Compounding Procrastination

by

Patty Wagner

For the past 4 months, my daughter has been nagging me to help her open an Individual Retirement Account (IRA) using \$1,000 she received for graduation. She had heard that making a modest investment while young will generate huge returns over time.

Unfortunately, I have been putting her off and in the meantime, the stock market has been doing quite well.

For this investigation I will explore two questions:

• How much money has my procrastination cost her to date, if any?
• How much money over her lifetime (until her likely retirement) will this translate into? I will also see how much money this single contribution will generate over the next 50 years (assuming she retires at 68) and what the equivalent earnings would have been had I opened the account 4 months ago.

To answer the first question, I did some leg work to find what the average return has been since mid July for the account we plan to open.
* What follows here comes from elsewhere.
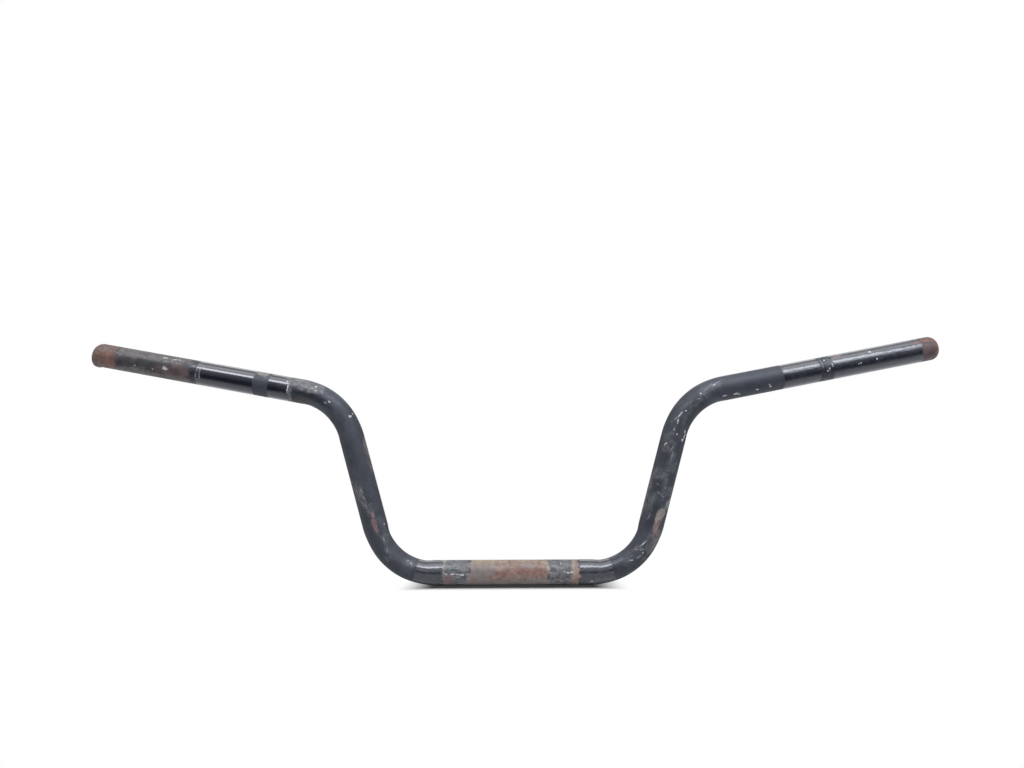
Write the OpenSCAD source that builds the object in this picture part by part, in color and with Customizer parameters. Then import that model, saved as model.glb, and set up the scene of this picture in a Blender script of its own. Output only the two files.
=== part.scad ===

With an investment amount of \$1,000.00, our choices are fairly limited. A good option is the Vanguard STAR Fund with no fees and a low expense ratio. The risk is moderate and the fund has an average 9.55% return rate since its inception in 1985.

To my dismay, it appears that over the last four months the fund enjoyed very good returns. I can't claim to have saved my daughter any money by my delay; in fact, she missed out on a growth rate of 25.89%. My procrastination has cost her, to date:

\$1,000(.2589) + \$1,000 = \$258.90!

Vowing to not let my daughter see this write-up, I used an Excel spreadsheet to develop data that will allow me to see many things at once:

• If we open the account today, how much money will be generated each year over 50 years, assuming a future return rate similar to past performance.
• How would this value compare to the amount generated if I "pay for my procrastination" by depositing the amount she would have had by this time had we opened the account on August 1, 2009; specifically \$1,258.90.

Here is what I found:

The bottom line is that after 50 years, if she doesn't add a single contribution to the fund, her \$1,000 investment will have grown to \$82,622. That's \$81,622 in interest. Perhaps we should make this a Roth IRA!

The bad news is that if I had opened the account just 4 months ago, she would have generated \$103,013 in interest by the same date. Over my daughter's lifetime, until her retirement, my negligence will have cost her \$21,391.

To visually understand the process of compound interest, I generated the following graphs:

This graph shows the effects of compound interest. It's clear that the most significant growth occurs in the last 15 years or so. Additionally, the cost of my procrastination becomes more glaring as time passes.

The cost of my delay stays relatively low for most of my daughter's lifetime. In fact, it doesn't even get to \$5,000 until she is 52 years old.

After that, however, the cost rises rapidly. By the time my daughter retires, my 4 month delay will have grown into lost earnings exceeding \$20,000! By then I'll be 95 years old. Will I care? Will I even remember??

Maybe I should just cough up the \$258.90.